- **STATED TASK**
Quote the whole listing word for word, please.

- **MATERIAL PROVIDED**
+--
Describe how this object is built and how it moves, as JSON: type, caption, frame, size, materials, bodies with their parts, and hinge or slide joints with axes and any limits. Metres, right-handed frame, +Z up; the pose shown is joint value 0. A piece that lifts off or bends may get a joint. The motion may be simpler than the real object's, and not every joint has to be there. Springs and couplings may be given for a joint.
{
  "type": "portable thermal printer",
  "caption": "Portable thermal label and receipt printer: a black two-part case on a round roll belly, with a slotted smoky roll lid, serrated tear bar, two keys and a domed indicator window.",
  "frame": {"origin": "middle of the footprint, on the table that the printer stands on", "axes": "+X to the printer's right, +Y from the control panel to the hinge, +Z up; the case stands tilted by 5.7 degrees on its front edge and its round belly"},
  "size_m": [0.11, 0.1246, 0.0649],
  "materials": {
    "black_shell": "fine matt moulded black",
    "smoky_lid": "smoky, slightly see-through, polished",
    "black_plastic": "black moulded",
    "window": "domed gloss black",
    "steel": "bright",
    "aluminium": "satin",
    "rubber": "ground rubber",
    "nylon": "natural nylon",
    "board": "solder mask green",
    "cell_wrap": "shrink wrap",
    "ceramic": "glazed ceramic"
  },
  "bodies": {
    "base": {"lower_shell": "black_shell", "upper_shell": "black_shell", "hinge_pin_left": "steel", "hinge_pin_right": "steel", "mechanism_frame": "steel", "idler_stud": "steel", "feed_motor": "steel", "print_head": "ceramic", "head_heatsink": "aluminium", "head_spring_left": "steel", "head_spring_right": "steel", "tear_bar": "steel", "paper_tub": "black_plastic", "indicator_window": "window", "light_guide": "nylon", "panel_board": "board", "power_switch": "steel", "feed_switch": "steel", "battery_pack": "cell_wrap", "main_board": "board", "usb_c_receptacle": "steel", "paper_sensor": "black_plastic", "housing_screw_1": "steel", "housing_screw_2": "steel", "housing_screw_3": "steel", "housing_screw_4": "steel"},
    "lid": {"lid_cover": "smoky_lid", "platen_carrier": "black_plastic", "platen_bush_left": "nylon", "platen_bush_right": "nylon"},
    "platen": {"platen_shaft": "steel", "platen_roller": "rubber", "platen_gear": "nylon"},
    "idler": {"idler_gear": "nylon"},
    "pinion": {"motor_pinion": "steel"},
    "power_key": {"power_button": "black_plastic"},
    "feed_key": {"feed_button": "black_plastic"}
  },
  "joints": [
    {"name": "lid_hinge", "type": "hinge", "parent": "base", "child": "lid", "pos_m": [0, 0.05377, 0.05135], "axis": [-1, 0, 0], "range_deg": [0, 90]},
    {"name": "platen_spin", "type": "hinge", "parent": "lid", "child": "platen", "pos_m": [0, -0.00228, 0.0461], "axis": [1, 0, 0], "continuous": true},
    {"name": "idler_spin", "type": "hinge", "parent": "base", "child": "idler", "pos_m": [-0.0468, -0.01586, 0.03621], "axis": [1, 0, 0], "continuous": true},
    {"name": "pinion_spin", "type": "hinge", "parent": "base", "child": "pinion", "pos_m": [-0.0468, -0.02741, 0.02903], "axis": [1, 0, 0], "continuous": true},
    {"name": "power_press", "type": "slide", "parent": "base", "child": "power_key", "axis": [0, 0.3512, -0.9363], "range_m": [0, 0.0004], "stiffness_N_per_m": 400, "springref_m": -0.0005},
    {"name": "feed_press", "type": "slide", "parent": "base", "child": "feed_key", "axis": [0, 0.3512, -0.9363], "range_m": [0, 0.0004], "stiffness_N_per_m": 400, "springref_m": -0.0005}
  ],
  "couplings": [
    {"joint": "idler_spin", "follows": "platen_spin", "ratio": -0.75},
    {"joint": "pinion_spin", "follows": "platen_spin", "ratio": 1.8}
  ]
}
+--
- **EXPECTED OUTPUT**
Describe how this object is built and how it moves, as JSON: type, caption, frame, size, materials, bodies with their parts, and hinge or slide joints with axes and any limits. Metres, right-handed frame, +Z up; the pose shown is joint value 0. A piece that lifts off or bends may get a joint. The motion may be simpler than the real object's, and not every joint has to be there. Springs and couplings may be given for a joint.
{
  "type": "portable thermal printer",
  "caption": "Portable thermal label and receipt printer: a black two-part case on a round roll belly, with a slotted smoky roll lid, serrated tear bar, two keys and a domed indicator window.",
  "frame": {"origin": "middle of the footprint, on the table that the printer stands on", "axes": "+X to the printer's right, +Y from the control panel to the hinge, +Z up; the case stands tilted by 5.7 degrees on its front edge and its round belly"},
  "size_m": [0.11, 0.1246, 0.0649],
  "materials": {
    "black_shell": "fine matt moulded black",
    "smoky_lid": "smoky, slightly see-through, polished",
    "black_plastic": "black moulded",
    "window": "domed gloss black",
    "steel": "bright",
    "aluminium": "satin",
    "rubber": "ground rubber",
    "nylon": "natural nylon",
    "board": "solder mask green",
    "cell_wrap": "shrink wrap",
    "ceramic": "glazed ceramic"
  },
  "bodies": {
    "base": {"lower_shell": "black_shell", "upper_shell": "black_shell", "hinge_pin_left": "steel", "hinge_pin_right": "steel", "mechanism_frame": "steel", "idler_stud": "steel", "feed_motor": "steel", "print_head": "ceramic", "head_heatsink": "aluminium", "head_spring_left": "steel", "head_spring_right": "steel", "tear_bar": "steel", "paper_tub": "black_plastic", "indicator_window": "window", "light_guide": "nylon", "panel_board": "board", "power_switch": "steel", "feed_switch": "steel", "battery_pack": "cell_wrap", "main_board": "board", "usb_c_receptacle": "steel", "paper_sensor": "black_plastic", "housing_screw_1": "steel", "housing_screw_2": "steel", "housing_screw_3": "steel", "housing_screw_4": "steel"},
    "lid": {"lid_cover": "smoky_lid", "platen_carrier": "black_plastic", "platen_bush_left": "nylon", "platen_bush_right": "nylon"},
    "platen": {"platen_shaft": "steel", "platen_roller": "rubber", "platen_gear": "nylon"},
    "idler": {"idler_gear": "nylon"},
    "pinion": {"motor_pinion": "steel"},
    "power_key": {"power_button": "black_plastic"},
    "feed_key": {"feed_button": "black_plastic"}
  },
  "joints": [
    {"name": "lid_hinge", "type": "hinge", "parent": "base", "child": "lid", "pos_m": [0, 0.05377, 0.05135], "axis": [-1, 0, 0], "range_deg": [0, 90]},
    {"name": "platen_spin", "type": "hinge", "parent": "lid", "child": "platen", "pos_m": [0, -0.00228, 0.0461], "axis": [1, 0, 0], "continuous": true},
    {"name": "idler_spin", "type": "hinge", "parent": "base", "child": "idler", "pos_m": [-0.0468, -0.01586, 0.03621], "axis": [1, 0, 0], "continuous": true},
    {"name": "pinion_spin", "type": "hinge", "parent": "base", "child": "pinion", "pos_m": [-0.0468, -0.02741, 0.02903], "axis": [1, 0, 0], "continuous": true},
    {"name": "power_press", "type": "slide", "parent": "base", "child": "power_key", "axis": [0, 0.3512, -0.9363], "range_m": [0, 0.0004], "stiffness_N_per_m": 400, "springref_m": -0.0005},
    {"name": "feed_press", "type": "slide", "parent": "base", "child": "feed_key", "axis": [0, 0.3512, -0.9363], "range_m": [0, 0.0004], "stiffness_N_per_m": 400, "springref_m": -0.0005}
  ],
  "couplings": [
    {"joint": "idler_spin", "follows": "platen_spin", "ratio": -0.75},
    {"joint": "pinion_spin", "follows": "platen_spin", "ratio": 1.8}
  ]
}